Australia's CSIRO has identified a strain of seaweed that can reduce bovine methane emissions by more than 99 percent if added to cow feed in small amounts. This could be huge for climate change, but it also has significant benefits for farmers.
I thought this was a cow fart story; it's not. Sadly, according to Australia's CSIRO, the vast majority of bovine methane – some 90 percent of all emissions – comes from burps, not from backdraft.
But whichever end it comes from, methane represents a problem. In climate change terms, methane is a greenhouse gas 28 times more powerful than carbon dioxide. In agricultural terms, when cows burp out methane, as much as 15 percent of the energy in their feedstock is being thrown away instead of converted into meat.
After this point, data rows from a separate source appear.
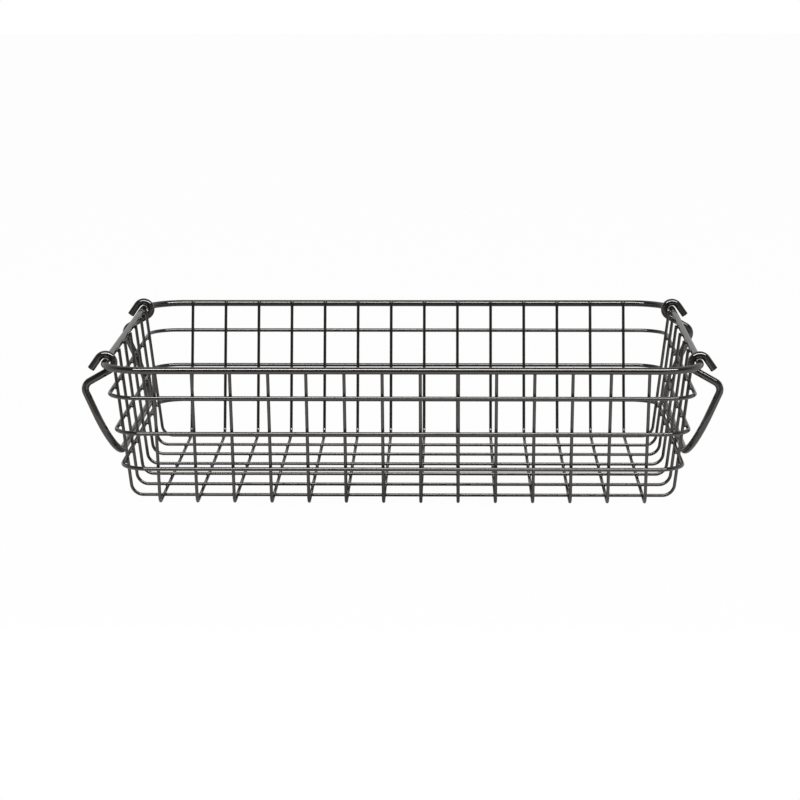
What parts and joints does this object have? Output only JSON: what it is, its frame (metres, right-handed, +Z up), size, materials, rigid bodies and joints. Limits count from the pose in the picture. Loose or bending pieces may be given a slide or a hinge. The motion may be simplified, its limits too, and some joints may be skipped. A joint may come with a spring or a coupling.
{
  "type": "wire basket",
  "caption": "Open rectangular organizer basket of bent and welded lacquered wire, with a thick rim and a swinging bail handle hooked over each short side.",
  "frame": {"origin": "under the middle of the floor, level with the underside of the cross wires", "axes": "+X along the long sides towards the right handle, +Y towards the back long side, +Z up"},
  "size_m": [0.427, 0.2926, 0.104],
  "materials": {
    "rim_lacquer": "satin black lacquer",
    "hoop_lacquer": "satin black lacquer",
    "mesh_lacquer": "satin black lacquer",
    "handle_lacquer": "satin black lacquer"
  },
  "bodies": {
    "basket": {"rim": "rim_lacquer", "hoop_1": "hoop_lacquer", "hoop_2": "hoop_lacquer", "hoop_3": "hoop_lacquer", "cross_wire_01": "mesh_lacquer", "cross_wire_02": "mesh_lacquer", "cross_wire_03": "mesh_lacquer", "cross_wire_04": "mesh_lacquer", "cross_wire_05": "mesh_lacquer", "cross_wire_06": "mesh_lacquer", "cross_wire_07": "mesh_lacquer", "cross_wire_08": "mesh_lacquer", "cross_wire_09": "mesh_lacquer", "cross_wire_10": "mesh_lacquer", "cross_wire_11": "mesh_lacquer", "cross_wire_12": "mesh_lacquer", "cross_wire_13": "mesh_lacquer", "cross_wire_14": "mesh_lacquer", "long_wire_1": "mesh_lacquer", "long_wire_2": "mesh_lacquer", "long_wire_3": "mesh_lacquer", "long_wire_4": "mesh_lacquer", "long_wire_5": "mesh_lacquer", "long_wire_6": "mesh_lacquer", "long_wire_7": "mesh_lacquer"},
    "left_handle": {"handle_left": "handle_lacquer"},
    "right_handle": {"handle_right": "handle_lacquer"}
  },
  "joints": [
    {"name": "left_handle_swing", "type": "hinge", "parent": "basket", "child": "left_handle", "pos_m": [-0.19735, 0.0033, 0.09675], "axis": [0, 1, 0], "range_deg": [-1, 295]},
    {"name": "right_handle_swing", "type": "hinge", "parent": "basket", "child": "right_handle", "pos_m": [0.19735, 0.0033, 0.09675], "axis": [0, -1, 0], "range_deg": [-1, 295]}
  ]
}
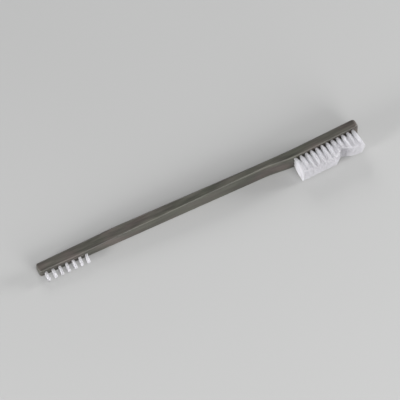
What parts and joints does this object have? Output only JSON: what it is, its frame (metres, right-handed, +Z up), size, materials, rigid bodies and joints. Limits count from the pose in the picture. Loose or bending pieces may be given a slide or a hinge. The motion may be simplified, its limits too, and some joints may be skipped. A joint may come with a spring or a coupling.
{
  "type": "club groove brush",
  "caption": "Double-ended hand brush: a tapered moulded handle with a wide head of long notched bristle tufts and a narrow head with one row of short tufts",
  "frame": {"origin": "middle of the footprint of the brush lying on its side, on the surface that it lies on", "axes": "+X runs along the handle from the narrow head to the wide head, -Y is the way the tufts point, +Z is up, across the handle from its lower side face to its upper one. The lower side face's long straight taper lies level on z = 0, so the handle's middle plane is tilted by 1.35 degrees about Y"},
  "size_m": [0.178, 0.0164, 0.0123],
  "materials": {
    "handle_plastic": "satin moulded olive-grey plastic",
    "nylon": "bundles of white nylon filament with air between them, trimmed ends",
    "anchor_metal": "flat drawn anchor wire"
  },
  "bodies": {
    "root": {"handle": "handle_plastic", "wide_tuft_a01": "nylon", "wide_tuft_a02": "nylon", "wide_tuft_a03": "nylon", "wide_tuft_a04": "nylon", "wide_tuft_a05": "nylon", "wide_tuft_a06": "nylon", "wide_tuft_a07": "nylon", "wide_tuft_a08": "nylon", "wide_tuft_a09": "nylon", "wide_tuft_a10": "nylon", "wide_tuft_a11": "nylon", "wide_tuft_a12": "nylon", "wide_tuft_b01": "nylon", "wide_tuft_b02": "nylon", "wide_tuft_b03": "nylon", "wide_tuft_b04": "nylon", "wide_tuft_b05": "nylon", "wide_tuft_b06": "nylon", "wide_tuft_b07": "nylon", "wide_tuft_b08": "nylon", "wide_tuft_b09": "nylon", "wide_tuft_b10": "nylon", "wide_tuft_b11": "nylon", "wide_tuft_b12": "nylon", "wide_tuft_c01": "nylon", "wide_tuft_c02": "nylon", "wide_tuft_c03": "nylon", "wide_tuft_c04": "nylon", "wide_tuft_c05": "nylon", "wide_tuft_c06": "nylon", "wide_tuft_c07": "nylon", "wide_tuft_c08": "nylon", "wide_tuft_c09": "nylon", "wide_tuft_c10": "nylon", "wide_tuft_c11": "nylon", "wide_tuft_c12": "nylon", "narrow_tuft_1": "nylon", "narrow_tuft_2": "nylon", "narrow_tuft_3": "nylon", "narrow_tuft_4": "nylon", "narrow_tuft_5": "nylon", "narrow_tuft_6": "nylon", "narrow_tuft_7": "nylon", "narrow_anchor_1": "anchor_metal", "narrow_anchor_2": "anchor_metal", "narrow_anchor_3": "anchor_metal", "narrow_anchor_4": "anchor_metal", "narrow_anchor_5": "anchor_metal", "narrow_anchor_6": "anchor_metal", "narrow_anchor_7": "anchor_metal"}
  },
  "joints": []
}
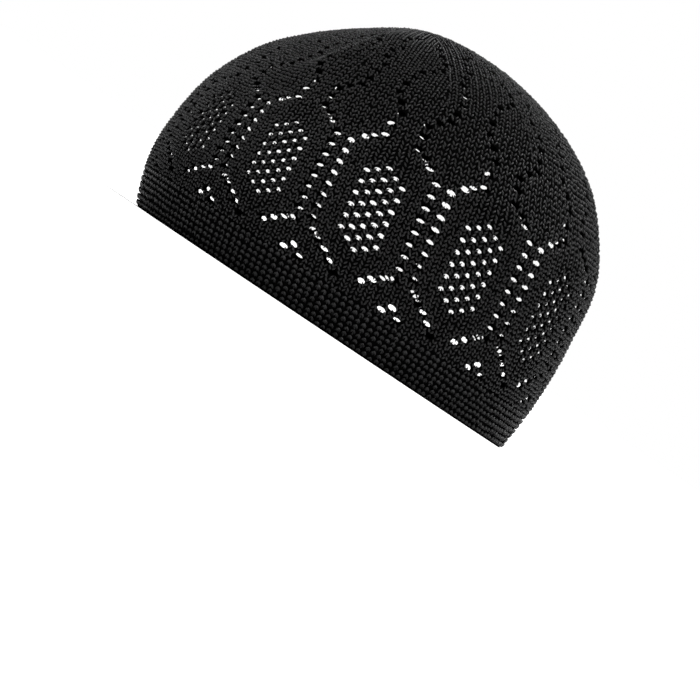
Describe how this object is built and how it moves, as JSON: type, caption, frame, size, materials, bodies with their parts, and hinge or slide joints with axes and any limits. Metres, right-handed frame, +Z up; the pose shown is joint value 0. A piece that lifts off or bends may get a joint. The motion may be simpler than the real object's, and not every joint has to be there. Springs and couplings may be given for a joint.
{
  "type": "knitted kufi",
  "caption": "Close fitting knitted kufi cap with a hexagon lace crown and a ridged garter band round the rim.",
  "frame": {"origin": "on the surface that the cap stands on, under the middle of its bounding box", "axes": "+Z up from the rim to the crown, +X towards the nape so that the forehead is at -X, +Y towards the wearer's right side"},
  "size_m": [0.2028, 0.1586, 0.1382],
  "materials": {
    "band_yarn": "black knitted yarn in garter ridges, matt with a faint sheen",
    "crown_yarn": "black knitted yarn in stocking stitch with lace holes, matt with a faint sheen"
  },
  "bodies": {
    "root": {"band": "band_yarn", "crown": "crown_yarn"}
  },
  "joints": []
}
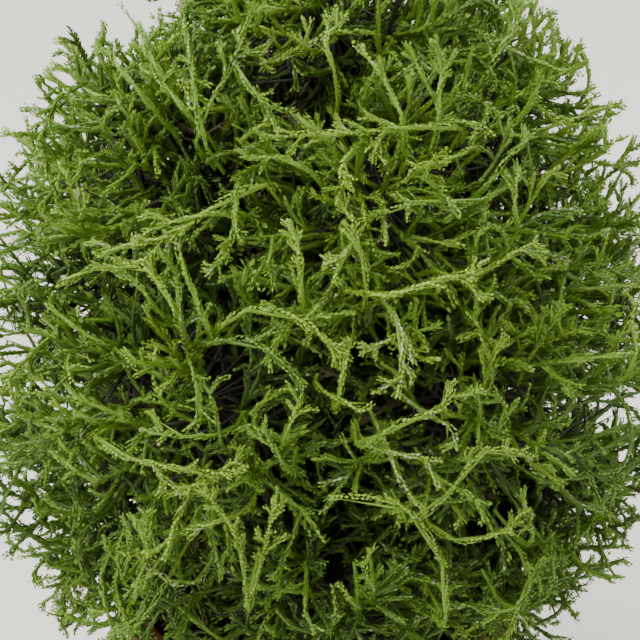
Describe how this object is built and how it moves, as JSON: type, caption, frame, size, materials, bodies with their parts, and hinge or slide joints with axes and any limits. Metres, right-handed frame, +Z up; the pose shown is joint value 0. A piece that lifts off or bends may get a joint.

For more than a decade, researchers have been aware that adding seaweed to a cow's diet made a significant reduction to that methane release, leading to cleaner agriculture and better meat production. Early tests found seaweed could cut back methane release by as much as 20 percent.
But recently, Australian scientists have been re-running tests with a variety of different species of seaweed to find out which is the most effective, and now, a very clear winner has emerged.
Asparagopsis taxiformis, which grows in the tropical coastal waters of Queensland, Australia, was found to reduce methane production by more than 99 percent in lab testing, smashing the previous records so badly that the researchers had to double check to make sure their equipment wasn't broken.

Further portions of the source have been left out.